| DATA LISTING |
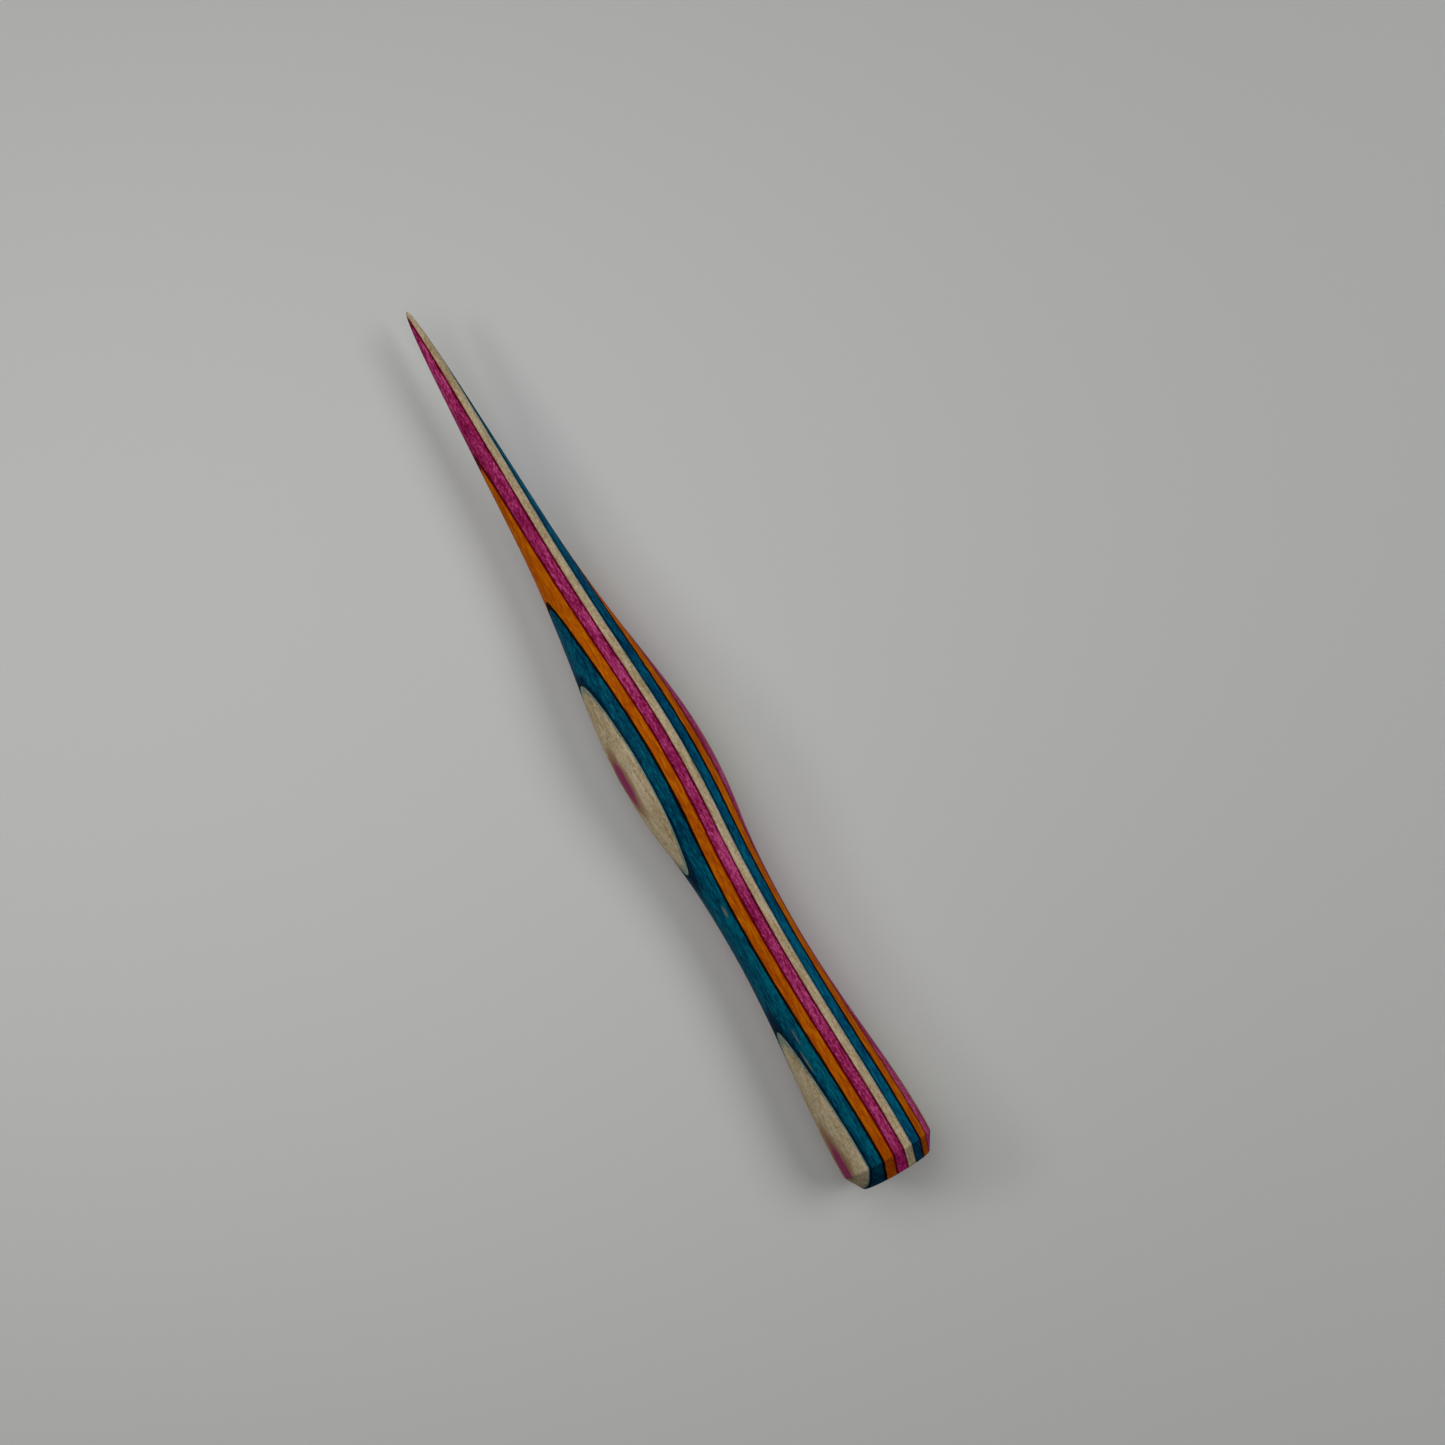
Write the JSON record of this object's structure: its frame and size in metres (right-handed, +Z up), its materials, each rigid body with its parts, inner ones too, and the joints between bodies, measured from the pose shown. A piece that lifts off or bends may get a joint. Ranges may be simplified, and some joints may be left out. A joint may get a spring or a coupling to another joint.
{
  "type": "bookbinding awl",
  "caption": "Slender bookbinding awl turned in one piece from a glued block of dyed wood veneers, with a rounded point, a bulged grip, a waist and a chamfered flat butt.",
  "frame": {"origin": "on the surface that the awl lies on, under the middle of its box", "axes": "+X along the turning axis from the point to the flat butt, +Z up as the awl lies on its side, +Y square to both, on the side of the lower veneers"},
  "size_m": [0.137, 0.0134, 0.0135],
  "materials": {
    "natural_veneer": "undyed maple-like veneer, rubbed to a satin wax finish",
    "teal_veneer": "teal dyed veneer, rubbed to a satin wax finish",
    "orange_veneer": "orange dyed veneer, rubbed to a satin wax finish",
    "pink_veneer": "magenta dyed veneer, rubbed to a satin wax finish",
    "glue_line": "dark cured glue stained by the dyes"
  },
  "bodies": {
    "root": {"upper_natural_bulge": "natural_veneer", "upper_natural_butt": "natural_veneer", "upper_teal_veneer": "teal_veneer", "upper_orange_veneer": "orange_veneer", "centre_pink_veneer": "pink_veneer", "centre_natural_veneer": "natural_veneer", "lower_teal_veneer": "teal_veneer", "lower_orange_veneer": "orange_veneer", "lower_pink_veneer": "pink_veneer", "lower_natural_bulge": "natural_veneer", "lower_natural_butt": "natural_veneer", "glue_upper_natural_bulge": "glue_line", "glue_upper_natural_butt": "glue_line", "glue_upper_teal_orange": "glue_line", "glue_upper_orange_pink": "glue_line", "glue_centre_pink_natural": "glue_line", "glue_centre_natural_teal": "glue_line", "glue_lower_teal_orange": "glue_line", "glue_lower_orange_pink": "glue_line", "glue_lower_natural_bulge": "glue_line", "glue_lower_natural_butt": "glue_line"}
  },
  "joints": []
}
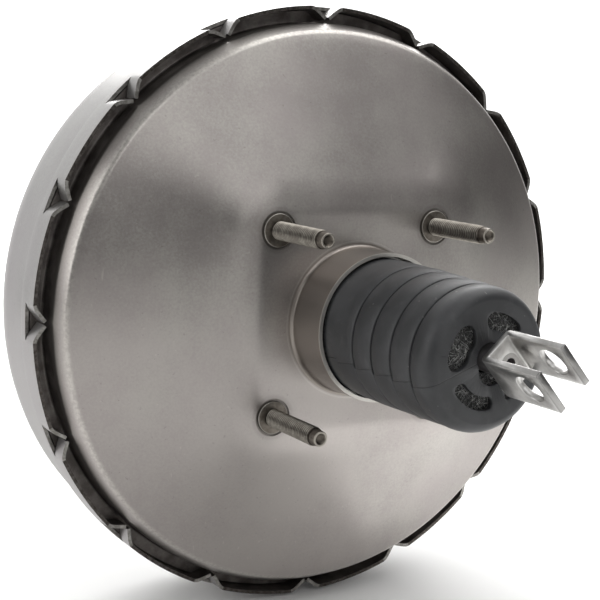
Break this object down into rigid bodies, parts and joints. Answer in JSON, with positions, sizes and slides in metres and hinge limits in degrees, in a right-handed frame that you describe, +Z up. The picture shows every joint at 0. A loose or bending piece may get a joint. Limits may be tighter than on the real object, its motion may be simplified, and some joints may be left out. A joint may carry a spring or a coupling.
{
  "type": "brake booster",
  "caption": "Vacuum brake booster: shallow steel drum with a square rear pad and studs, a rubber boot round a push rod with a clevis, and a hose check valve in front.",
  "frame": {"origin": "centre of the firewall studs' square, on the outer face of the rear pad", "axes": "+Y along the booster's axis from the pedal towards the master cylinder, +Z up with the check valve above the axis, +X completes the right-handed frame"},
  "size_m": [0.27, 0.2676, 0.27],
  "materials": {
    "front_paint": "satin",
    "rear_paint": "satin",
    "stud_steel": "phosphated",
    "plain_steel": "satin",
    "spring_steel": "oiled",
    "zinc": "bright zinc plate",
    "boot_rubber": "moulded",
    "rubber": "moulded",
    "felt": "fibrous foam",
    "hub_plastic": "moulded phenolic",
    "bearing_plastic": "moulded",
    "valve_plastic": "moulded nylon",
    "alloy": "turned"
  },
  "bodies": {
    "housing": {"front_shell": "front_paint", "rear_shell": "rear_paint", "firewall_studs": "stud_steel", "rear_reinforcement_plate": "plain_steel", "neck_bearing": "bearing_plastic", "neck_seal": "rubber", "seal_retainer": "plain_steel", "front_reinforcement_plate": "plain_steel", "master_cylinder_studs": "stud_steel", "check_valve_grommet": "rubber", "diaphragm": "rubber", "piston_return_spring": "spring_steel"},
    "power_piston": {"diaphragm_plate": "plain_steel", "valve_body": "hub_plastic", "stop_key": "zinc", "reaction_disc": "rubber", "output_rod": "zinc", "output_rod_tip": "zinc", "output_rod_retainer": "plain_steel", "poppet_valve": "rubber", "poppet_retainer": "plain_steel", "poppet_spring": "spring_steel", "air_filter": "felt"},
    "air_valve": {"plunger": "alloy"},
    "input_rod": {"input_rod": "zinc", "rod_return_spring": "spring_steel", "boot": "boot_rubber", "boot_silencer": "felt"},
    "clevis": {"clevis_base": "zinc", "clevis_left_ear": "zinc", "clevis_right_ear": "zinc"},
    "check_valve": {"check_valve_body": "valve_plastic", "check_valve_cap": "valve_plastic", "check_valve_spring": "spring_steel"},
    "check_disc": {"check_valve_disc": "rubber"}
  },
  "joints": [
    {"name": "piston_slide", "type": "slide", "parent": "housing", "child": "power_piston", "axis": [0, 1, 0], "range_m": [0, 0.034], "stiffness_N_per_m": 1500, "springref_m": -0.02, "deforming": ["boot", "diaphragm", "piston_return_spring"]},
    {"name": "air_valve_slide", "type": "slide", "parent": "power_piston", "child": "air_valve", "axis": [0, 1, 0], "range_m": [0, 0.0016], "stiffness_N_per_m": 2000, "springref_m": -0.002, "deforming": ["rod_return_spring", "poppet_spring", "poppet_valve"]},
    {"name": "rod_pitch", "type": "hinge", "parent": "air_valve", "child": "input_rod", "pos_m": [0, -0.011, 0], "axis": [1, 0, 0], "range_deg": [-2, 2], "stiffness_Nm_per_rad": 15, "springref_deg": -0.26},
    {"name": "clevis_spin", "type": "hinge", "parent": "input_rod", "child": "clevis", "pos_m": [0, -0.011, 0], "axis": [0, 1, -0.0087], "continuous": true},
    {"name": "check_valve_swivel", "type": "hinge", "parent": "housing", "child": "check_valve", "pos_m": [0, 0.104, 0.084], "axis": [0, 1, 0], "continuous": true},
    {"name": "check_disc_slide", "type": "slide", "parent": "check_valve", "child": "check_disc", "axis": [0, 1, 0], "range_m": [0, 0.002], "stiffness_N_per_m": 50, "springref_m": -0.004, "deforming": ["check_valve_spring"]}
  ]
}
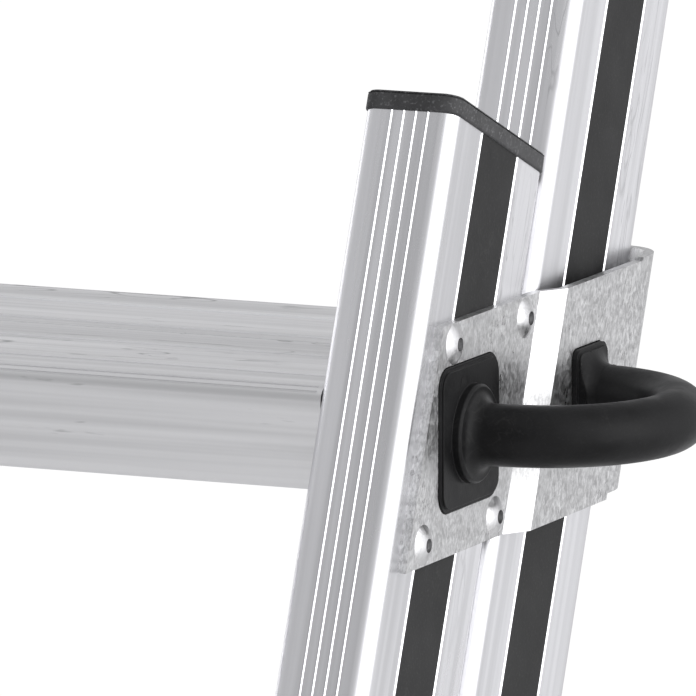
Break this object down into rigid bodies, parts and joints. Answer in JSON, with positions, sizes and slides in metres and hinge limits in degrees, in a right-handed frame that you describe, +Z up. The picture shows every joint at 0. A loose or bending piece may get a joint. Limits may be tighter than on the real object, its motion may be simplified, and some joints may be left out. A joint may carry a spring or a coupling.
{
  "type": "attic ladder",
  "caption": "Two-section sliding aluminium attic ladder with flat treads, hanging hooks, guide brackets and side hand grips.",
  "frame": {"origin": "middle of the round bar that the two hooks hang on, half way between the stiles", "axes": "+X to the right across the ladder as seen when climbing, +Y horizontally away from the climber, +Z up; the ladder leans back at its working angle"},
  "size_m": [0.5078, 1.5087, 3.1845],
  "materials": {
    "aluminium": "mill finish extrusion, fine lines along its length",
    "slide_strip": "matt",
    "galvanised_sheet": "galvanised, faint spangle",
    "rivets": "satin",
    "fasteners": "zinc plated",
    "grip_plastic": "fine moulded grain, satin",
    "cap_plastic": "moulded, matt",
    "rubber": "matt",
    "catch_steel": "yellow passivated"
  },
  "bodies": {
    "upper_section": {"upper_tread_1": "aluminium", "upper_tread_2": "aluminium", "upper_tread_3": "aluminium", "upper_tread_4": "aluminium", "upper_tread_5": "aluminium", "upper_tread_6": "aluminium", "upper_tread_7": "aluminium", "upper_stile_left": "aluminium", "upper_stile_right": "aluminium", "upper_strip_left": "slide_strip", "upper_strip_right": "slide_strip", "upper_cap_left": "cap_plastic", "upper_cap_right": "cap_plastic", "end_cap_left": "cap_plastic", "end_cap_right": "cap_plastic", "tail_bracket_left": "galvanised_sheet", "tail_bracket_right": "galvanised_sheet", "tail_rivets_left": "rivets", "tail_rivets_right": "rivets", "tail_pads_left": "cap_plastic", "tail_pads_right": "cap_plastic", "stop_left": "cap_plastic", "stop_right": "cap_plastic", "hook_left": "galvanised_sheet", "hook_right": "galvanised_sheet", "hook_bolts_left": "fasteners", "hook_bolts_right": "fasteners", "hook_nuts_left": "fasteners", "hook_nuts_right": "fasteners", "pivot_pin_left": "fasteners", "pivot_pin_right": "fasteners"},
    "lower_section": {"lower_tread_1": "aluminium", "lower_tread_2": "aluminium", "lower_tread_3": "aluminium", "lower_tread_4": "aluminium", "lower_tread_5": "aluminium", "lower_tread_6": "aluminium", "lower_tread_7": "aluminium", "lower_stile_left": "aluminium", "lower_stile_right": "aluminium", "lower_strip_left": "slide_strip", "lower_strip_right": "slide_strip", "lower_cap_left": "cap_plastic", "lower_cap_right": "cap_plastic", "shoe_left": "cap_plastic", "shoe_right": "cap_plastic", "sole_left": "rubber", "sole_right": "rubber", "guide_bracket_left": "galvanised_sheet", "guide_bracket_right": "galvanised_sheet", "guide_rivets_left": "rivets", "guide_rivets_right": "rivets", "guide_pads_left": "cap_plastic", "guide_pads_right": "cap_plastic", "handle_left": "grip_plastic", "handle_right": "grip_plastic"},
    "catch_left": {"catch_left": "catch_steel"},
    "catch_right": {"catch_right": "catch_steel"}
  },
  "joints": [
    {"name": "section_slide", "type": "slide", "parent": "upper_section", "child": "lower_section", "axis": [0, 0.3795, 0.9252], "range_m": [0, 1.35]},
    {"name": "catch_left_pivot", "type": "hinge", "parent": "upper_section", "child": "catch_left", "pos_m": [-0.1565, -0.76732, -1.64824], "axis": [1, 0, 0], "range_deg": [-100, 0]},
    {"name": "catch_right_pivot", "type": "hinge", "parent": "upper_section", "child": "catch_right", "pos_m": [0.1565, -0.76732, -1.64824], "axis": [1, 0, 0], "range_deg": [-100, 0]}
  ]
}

| EXERCISE DESCRIPTION |
Find all lines holding the string "with" and copy them.

| FULL RESPONSE |
Write the JSON record of this object's structure: its frame and size in metres (right-handed, +Z up), its materials, each rigid body with its parts, inner ones too, and the joints between bodies, measured from the pose shown. A piece that lifts off or bends may get a joint. Ranges may be simplified, and some joints may be left out. A joint may get a spring or a coupling to another joint.
  "caption": "Slender bookbinding awl turned in one piece from a glued block of dyed wood veneers, with a rounded point, a bulged grip, a waist and a chamfered flat butt.",
Break this object down into rigid bodies, parts and joints. Answer in JSON, with positions, sizes and slides in metres and hinge limits in degrees, in a right-handed frame that you describe, +Z up. The picture shows every joint at 0. A loose or bending piece may get a joint. Limits may be tighter than on the real object, its motion may be simplified, and some joints may be left out. A joint may carry a spring or a coupling.
  "caption": "Vacuum brake booster: shallow steel drum with a square rear pad and studs, a rubber boot round a push rod with a clevis, and a hose check valve in front.",
  "frame": {"origin": "centre of the firewall studs' square, on the outer face of the rear pad", "axes": "+Y along the booster's axis from the pedal towards the master cylinder, +Z up with the check valve above the axis, +X completes the right-handed frame"},
Break this object down into rigid bodies, parts and joints. Answer in JSON, with positions, sizes and slides in metres and hinge limits in degrees, in a right-handed frame that you describe, +Z up. The picture shows every joint at 0. A loose or bending piece may get a joint. Limits may be tighter than on the real object, its motion may be simplified, and some joints may be left out. A joint may carry a spring or a coupling.
  "caption": "Two-section sliding aluminium attic ladder with flat treads, hanging hooks, guide brackets and side hand grips.",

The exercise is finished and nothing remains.